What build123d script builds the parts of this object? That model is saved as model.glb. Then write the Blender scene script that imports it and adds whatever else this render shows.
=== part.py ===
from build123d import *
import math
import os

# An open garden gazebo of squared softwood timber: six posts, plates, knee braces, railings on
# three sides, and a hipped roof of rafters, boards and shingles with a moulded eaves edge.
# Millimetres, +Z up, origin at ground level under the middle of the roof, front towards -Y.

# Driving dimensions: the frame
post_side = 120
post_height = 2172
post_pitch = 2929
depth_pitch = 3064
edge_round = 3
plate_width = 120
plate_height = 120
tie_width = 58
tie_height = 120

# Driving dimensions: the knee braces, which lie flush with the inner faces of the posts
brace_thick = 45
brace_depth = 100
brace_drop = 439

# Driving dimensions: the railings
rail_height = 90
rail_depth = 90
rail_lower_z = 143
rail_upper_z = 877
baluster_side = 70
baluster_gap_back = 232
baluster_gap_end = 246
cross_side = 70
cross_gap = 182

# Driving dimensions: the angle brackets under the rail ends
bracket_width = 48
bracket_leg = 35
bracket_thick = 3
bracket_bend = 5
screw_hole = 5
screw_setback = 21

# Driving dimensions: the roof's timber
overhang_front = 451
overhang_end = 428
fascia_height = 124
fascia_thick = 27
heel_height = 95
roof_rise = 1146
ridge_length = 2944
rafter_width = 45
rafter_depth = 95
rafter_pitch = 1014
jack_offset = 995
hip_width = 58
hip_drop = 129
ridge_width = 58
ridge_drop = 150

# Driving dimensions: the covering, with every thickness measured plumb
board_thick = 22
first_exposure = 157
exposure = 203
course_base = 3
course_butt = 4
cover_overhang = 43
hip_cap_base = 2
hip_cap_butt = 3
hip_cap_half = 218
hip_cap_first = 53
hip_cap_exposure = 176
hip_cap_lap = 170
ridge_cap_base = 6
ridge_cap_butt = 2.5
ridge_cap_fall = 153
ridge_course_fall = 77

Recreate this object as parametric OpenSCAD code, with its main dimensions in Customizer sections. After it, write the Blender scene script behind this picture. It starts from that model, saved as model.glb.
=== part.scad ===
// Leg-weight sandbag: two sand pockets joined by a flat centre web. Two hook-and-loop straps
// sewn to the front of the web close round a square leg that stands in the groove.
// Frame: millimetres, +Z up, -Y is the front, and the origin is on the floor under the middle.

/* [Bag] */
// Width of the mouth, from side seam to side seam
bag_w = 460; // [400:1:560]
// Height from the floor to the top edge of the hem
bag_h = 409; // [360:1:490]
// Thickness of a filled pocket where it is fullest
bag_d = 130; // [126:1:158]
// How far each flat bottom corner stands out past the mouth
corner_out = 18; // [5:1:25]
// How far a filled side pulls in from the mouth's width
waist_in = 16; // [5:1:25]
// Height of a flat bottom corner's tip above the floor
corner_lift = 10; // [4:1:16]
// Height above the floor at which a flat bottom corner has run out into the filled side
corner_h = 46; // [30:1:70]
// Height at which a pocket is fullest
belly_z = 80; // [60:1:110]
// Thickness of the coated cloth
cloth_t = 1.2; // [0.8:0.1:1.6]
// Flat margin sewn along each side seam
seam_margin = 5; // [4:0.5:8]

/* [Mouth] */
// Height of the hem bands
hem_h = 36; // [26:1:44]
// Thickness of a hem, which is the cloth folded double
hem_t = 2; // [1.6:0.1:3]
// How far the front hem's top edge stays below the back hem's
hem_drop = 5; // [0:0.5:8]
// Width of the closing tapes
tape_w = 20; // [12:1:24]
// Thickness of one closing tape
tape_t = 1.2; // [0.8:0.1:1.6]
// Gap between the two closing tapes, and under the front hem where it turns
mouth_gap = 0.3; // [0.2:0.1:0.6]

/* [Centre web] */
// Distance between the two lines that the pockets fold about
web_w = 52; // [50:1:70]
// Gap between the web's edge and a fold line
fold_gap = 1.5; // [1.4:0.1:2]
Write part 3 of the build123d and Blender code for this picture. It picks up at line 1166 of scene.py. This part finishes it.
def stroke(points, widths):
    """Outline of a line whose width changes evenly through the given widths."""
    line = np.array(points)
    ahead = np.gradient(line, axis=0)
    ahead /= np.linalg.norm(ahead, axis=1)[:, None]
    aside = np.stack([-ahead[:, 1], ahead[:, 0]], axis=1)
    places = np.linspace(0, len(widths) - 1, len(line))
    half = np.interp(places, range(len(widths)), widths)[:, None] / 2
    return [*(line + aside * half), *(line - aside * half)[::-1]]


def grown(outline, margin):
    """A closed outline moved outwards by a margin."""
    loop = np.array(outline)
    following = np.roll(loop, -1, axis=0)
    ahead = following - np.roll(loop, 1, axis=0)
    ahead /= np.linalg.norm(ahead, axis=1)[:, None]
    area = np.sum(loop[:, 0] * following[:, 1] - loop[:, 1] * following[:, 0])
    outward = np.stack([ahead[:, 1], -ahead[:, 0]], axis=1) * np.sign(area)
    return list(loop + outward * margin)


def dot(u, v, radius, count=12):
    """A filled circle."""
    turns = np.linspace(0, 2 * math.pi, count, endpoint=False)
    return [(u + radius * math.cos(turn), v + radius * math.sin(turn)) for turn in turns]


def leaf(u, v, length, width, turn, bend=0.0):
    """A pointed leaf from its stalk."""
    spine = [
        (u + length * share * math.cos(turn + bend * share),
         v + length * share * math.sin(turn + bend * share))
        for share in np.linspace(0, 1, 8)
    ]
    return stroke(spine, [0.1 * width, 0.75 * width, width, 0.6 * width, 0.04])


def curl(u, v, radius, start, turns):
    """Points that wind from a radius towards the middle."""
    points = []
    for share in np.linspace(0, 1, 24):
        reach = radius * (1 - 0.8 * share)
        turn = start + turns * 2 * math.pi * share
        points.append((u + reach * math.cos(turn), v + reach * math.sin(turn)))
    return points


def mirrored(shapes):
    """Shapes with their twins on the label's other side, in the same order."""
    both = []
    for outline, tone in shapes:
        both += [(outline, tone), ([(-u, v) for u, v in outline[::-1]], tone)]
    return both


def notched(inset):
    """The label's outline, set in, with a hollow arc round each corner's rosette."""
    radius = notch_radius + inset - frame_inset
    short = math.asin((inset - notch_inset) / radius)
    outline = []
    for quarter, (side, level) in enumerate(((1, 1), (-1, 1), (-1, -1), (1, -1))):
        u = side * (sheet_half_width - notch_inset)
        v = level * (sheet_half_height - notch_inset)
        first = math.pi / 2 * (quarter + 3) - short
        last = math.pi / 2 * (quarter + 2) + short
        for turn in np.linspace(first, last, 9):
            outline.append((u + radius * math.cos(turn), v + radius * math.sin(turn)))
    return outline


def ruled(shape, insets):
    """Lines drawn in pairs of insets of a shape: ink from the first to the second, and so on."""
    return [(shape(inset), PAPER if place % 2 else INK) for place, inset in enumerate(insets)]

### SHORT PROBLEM
Print only the lines that run from the start of the listing to the line bearing "brace_drop = 439"; please keep the first line and that last one, exactly as they appear.

### OUTPUT BELOW
What build123d script builds the parts of this object? That model is saved as model.glb. Then write the Blender scene script that imports it and adds whatever else this render shows.
=== part.py ===
from build123d import *
import math
import os

# An open garden gazebo of squared softwood timber: six posts, plates, knee braces, railings on
# three sides, and a hipped roof of rafters, boards and shingles with a moulded eaves edge.
# Millimetres, +Z up, origin at ground level under the middle of the roof, front towards -Y.

# Driving dimensions: the frame
post_side = 120
post_height = 2172
post_pitch = 2929
depth_pitch = 3064
edge_round = 3
plate_width = 120
plate_height = 120
tie_width = 58
tie_height = 120

# Driving dimensions: the knee braces, which lie flush with the inner faces of the posts
brace_thick = 45
brace_depth = 100
brace_drop = 439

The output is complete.